Rosputni keeps trying. "Let me see your fucking horns!" he shouts, before the band rips into "Trapped Among the Fallen," a thunderous, fatalistic ditty punctuated by drummer Dan Ammon's whiplash timing changes, Matt Bond's burly bass, and guitarist Matt Hobart's finger-twisting fretwork. Behind the band, images of the Grim Reaper loom on a massive projection screen. Flames lap at his waistline while creepy crows fly past his head. It's the most metal thing I've seen since Iron Maiden, and still, there is no big pit.

Before launching into "Inherit the Downfall," the title track from Fracture Point's upcoming CD (expected to be released next April), Rosputni tries to encourage the audience with some swag. "Prove yourself on this song and get a free shirt," he tells the crowd.

A couple of people join the fray for the freebie, but there's not enough action for Rosputni, who announces Fracture Point's last song by screaming, "One last time — let's destroy the fucking Brickhouse!"

But by the end of the set, the Brickhouse is still intact, and the band is a bit disappointed there wasn't more audience participation.
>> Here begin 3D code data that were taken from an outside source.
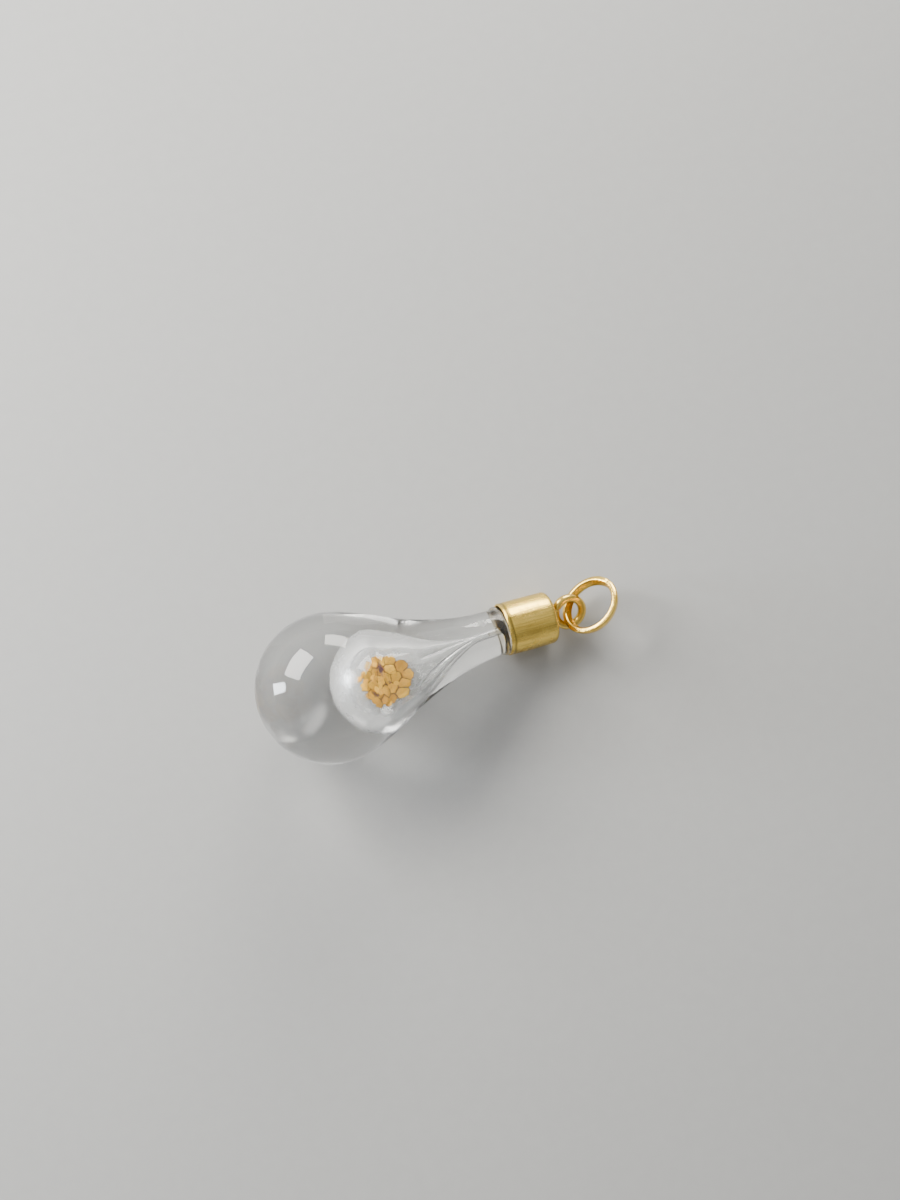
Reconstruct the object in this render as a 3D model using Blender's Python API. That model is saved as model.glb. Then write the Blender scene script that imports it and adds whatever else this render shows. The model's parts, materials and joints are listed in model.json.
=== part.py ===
"""A glass teardrop pendant vial that holds gold flakes, lying on its side.

The vial is turned about its own X axis: bulb towards -X, cap, eye and jump ring towards +X. It lies on
the plane Z = 0, on the bulb and the cap's rim, so its axis runs down towards the cap. All sizes below
are in millimetres.
"""

import math
import random

import bmesh
import bpy
import numpy as np
from mathutils import Vector

MM = 0.001

# Glass: outside
BULB_R = 6.0
SPHERE_END_X = 1.8
SHOULDER = [
    (3.2, 5.22), (4.75, 4.56), (6.45, 3.73), (8.1, 3.08),
    (9.85, 2.53), (11.3, 2.18), (12.7, 1.98), (14.3, 1.84),
]
NECK_MIDDLE = (15.2, 1.76)
NECK_END_X = 17.2
NECK_END_R = 1.68
NECK_EDGE = 0.15

# Glass: air chamber, funnel and filling bore. The chamber lies to one side, and the funnel leads back
CHAMBER_X = 2.78
CHAMBER_R = 2.83
CHAMBER_END_X = 3.7
CHAMBER_SIDE = -0.5
FUNNEL = [(5.2, 2.2), (6.3, 1.84), (7.4, 1.43), (8.5, 1.04), (9.8, 0.63), (10.9, 0.38)]
BORE_START_X = 12.3
BORE_R = 0.2
CENTRING_START_X = 6.5
CENTRING_END_X = 13.0

# Resin plug in the bore
PLUG_START_X = 13.4
PLUG_END_X = 16.9
PLUG_HOLLOW = 0.06
FIT_GAP = 0.02

# Cap
CAP_START_X = 14.85
CAP_LENGTH = 4.2
CAP_R = 2.15
CAP_BORE_R = 1.95
CAP_END_WALL = 0.35
CAP_CORNER_R = 0.35
CAP_RIM_EDGE = 0.05
CAP_HOLE_R = 0.4
CAP_SEAT_DEPTH = 0.04
CAP_SEAT_R = 0.92
CAP_LEAN_DEG = -3.0

# Adhesive: a sleeve inside the cap, and the bead squeezed out in front of its rim
FILLET_START_X = 14.2
FILLET_EDGE = 0.09
FILLET_RISE = 0.3
FILLET_R = 1.99
FILLET_TO_RIM = 0.2
SLEEVE_R = 1.82
SLEEVE_END_X = 16.9

# Eye, with the peg that goes through the cap's end
EYE_X = 20.69
EYE_R = 1.17
EYE_WIRE_R = 0.33
EYE_ROLL_DEG = 33.7
PEG_START_X = 17.9

# Solder between eye and cap
SOLDER_R = 0.85
SOLDER_HEIGHT = 0.34
SOLDER_CLEARANCE = 0.05

# Jump ring of flattened wire, its inner face leaning outwards. Its centre is given from the eye's, and
# its two ends meet with a step at the seam
RING_R = 2.25
RING_BAND_HALF_OUT = 0.25
RING_BAND_HALF_UP = 0.37
RING_BAND_LEAN_DEG = 22.0
RING_OFFSET = (1.493, -0.243, 1.434)
RING_NORMAL = (-0.592, 0.438, 0.676)
RING_SEAM_DEG = 345.0
RING_SEAM_GAP = 0.07
RING_SEAM_STEP = 0.14

# Gold flakes: a heap on the chamber's floor. A layer is half length, half width, pitch, height and
# drop per square mm; a flake that doesn't fit whole is tried at the smaller sizes
FLAKE_LAYERS = [(2.9, 2.9, 0.92, -0.7, 0.05), (2.5, 2.5, 1.1, -1.25, 0.04), (1.9, 1.8, 1.15, -1.8, 0.02)]
FLAKE_SIZES = (1.0, 0.8, 0.6)
FLAKE_THICKNESS = 0.11
FLAKE_CROWN = 0.9
FLAKE_TILT = 0.2
FLAKE_GAP = 0.035
FLAKE_JITTER = 0.16
HEAP_ROLL_DEG = 8.0
HEAP_SHIFT_X = 0.1
WALL_CLEARANCE = 0.03
SEED = 11

# Fineness of the round pieces
TURN_STEPS = 48
SMALL_STEPS = 32
WIRE_SIDES = 12
EYE_STEPS = 40
RING_STEPS = 72


def clear_scene():
    for old in list(bpy.data.objects):
        bpy.data.objects.remove(old, do_unlink=True)


def material(name, colour, roughness, metallic=0.0, transmission=0.0):
    """A Principled material of one finish."""
    mat = bpy.data.materials.new(name)
    mat.use_nodes = True
    shader = mat.node_tree.nodes["Principled BSDF"]
    shader.inputs["Base Color"].default_value = (*colour, 1.0)
    shader.inputs["Roughness"].default_value = roughness
    shader.inputs["Metallic"].default_value = metallic
    shader.inputs["Transmission Weight"].default_value = transmission
    mat.diffuse_color = (*colour, 1.0)
    return mat


def empty(name, location, parent=None, rotation=(0.0, 0.0, 0.0)):
    guide = bpy.data.objects.new(name, None)
    guide.empty_display_size = MM
    guide.location = location
    guide.rotation_euler = rotation
    guide.parent = parent
    bpy.context.collection.objects.link(guide)
    return guide


def add_object(name, mesh, mat, parent):
    """Links a mesh as a named piece; round faces are shaded smooth up to 35 degrees."""
    mesh.materials.append(mat)
    mesh.shade_smooth()
    mesh.set_sharp_from_angle(angle=math.radians(35))
    piece = bpy.data.objects.new(name, mesh)
    piece.parent = parent
    bpy.context.collection.objects.link(piece)
    return piece


def smooth_through(points, start_slope, end_slope, steps):
    """A cubic Hermite curve r(x) through the points, with the given slopes at its two ends."""
    x, r = np.array(points).T
    slope = np.gradient(r, x)
    slope[0] = start_slope
    slope[-1] = end_slope
    out = []
    for i in range(len(x) - 1):
        t = np.linspace(0.0, 1.0, steps, endpoint=False)
        h = x[i + 1] - x[i]
        curve = (
            (2 * t**3 - 3 * t**2 + 1) * r[i]
            + (t**3 - 2 * t**2 + t) * h * slope[i]
            + (3 * t**2 - 2 * t**3) * r[i + 1]
            + (t**3 - t**2) * h * slope[i + 1]
        )
        out += list(zip(x[i] + h * t, curve))
    out.append((x[-1], r[-1]))
    return out


def arc(centre_x, centre_r, radius, start_deg, end_deg, steps):
    """Points on a circle in the (x, r) half plane, with 0 degrees towards +x."""
    angles = np.radians(np.linspace(start_deg, end_deg, steps))
    return [(centre_x + radius * math.cos(a), centre_r + radius * math.sin(a)) for a in angles]


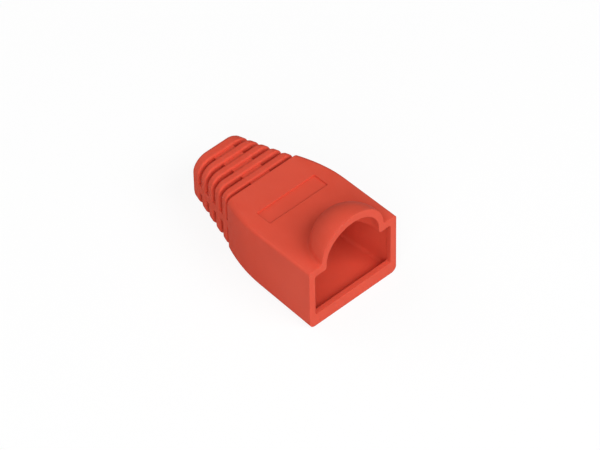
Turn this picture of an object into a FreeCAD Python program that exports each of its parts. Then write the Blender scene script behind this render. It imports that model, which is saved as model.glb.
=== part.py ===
"""Strain relief boot for an 8P8C (RJ45) modular plug: one soft moulding, in millimetres.

The plug enters the mouth, which faces -Y. The cable leaves through the ribbed neck, along +Y.
The boot rests on its flat underside. The origin is the bottom centre of its bounding box.
"""
import FreeCAD
import Part
import math
import os
from FreeCAD import Vector

# What the boot fits
plug_width = 11.68
plug_height = 6.60
cable_diameter = 5.60
plug_side_clearance = 0.16
plug_height_clearance = 0.05
cable_clearance = 0.10

# Shell of the body. The pocket starts behind a thin lip. Angles are in degrees.
side_wall = 0.90
roof_wall = 1.15
floor_wall = 0.75
sill_height = 1.90
lip_depth = 0.70
lip_step = 0.15
cavity_draft = 4.8
straight_length = 9.00
body_length = 15.86
body_end_width = 11.35
body_end_height = 8.87
funnel_half_angle = 48.0

# Rounding of the body's long edges, at the mouth and at the neck
bottom_round = 0.80
top_round_front = 0.40
top_round_rear = 0.80
mouth_corner_round = 0.30
cavity_round = 0.50

# Hood over the plug's latch. The land is the level roof behind its hollow's rounded edge.
hood_radius = 4.90
hood_wall = 0.75
hood_straight = 0.30
hood_fillet = 0.35
hollow_straight = 0.60
hollow_round = 0.40
hollow_land = 0.35

# Label field on the roof, its front edge measured from the mouth
label_length = 9.20
label_width = 2.40
label_depth = 0.22
label_front = 9.40
label_round = 0.15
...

Tonight's low-key pit was a contrast to most of Fracture Point's pits. They consider some of their crazier shows to be the among their best moments. "I'd say it has to be the mosh pits, from the guys that get their nose busted on the very first song to destroyed merchandise booths, to just walking offstage and being hounded by people just loving what we did," Bond says.

"We had a mosh pit at Chasers so big once that people knocked over our merch booth and destroyed it," Hobart adds with a smile. "Spilled beer all over our merchandise . . ."

Everybody in the band's been in caught in countless moshes themselves, so what's the biggest pit they've ever been in? "That'd have to be Pantera, in '95," Ammond says.

"Mine was Hemlock," Hobart says. "It was a couple months ago, and I fractured a rib. And my knee is still fucked up."

"I got my nose broken at In Flames once," Bond offers.

"I'd have to say In Flames," Rosputni says. "I lost a shoe, and I had a bruised rib."

Those injuries are metalhead trophies, though, and won't stop the band from continuing to work on songs for the new record. Hobart says they're "saving up for really killer production," and thinking about working with local über-engineer Cory Spotts (Greeley Estates, Job For A Cowboy) at his BLUElight studios. They'll also continue to play shows around the Valley (visit www.myspace.com/fracturepoint for a long list), where they're selling T-shirts and copies of their EP, Hatred Set Free.

And of course, they'll be promoting the pit.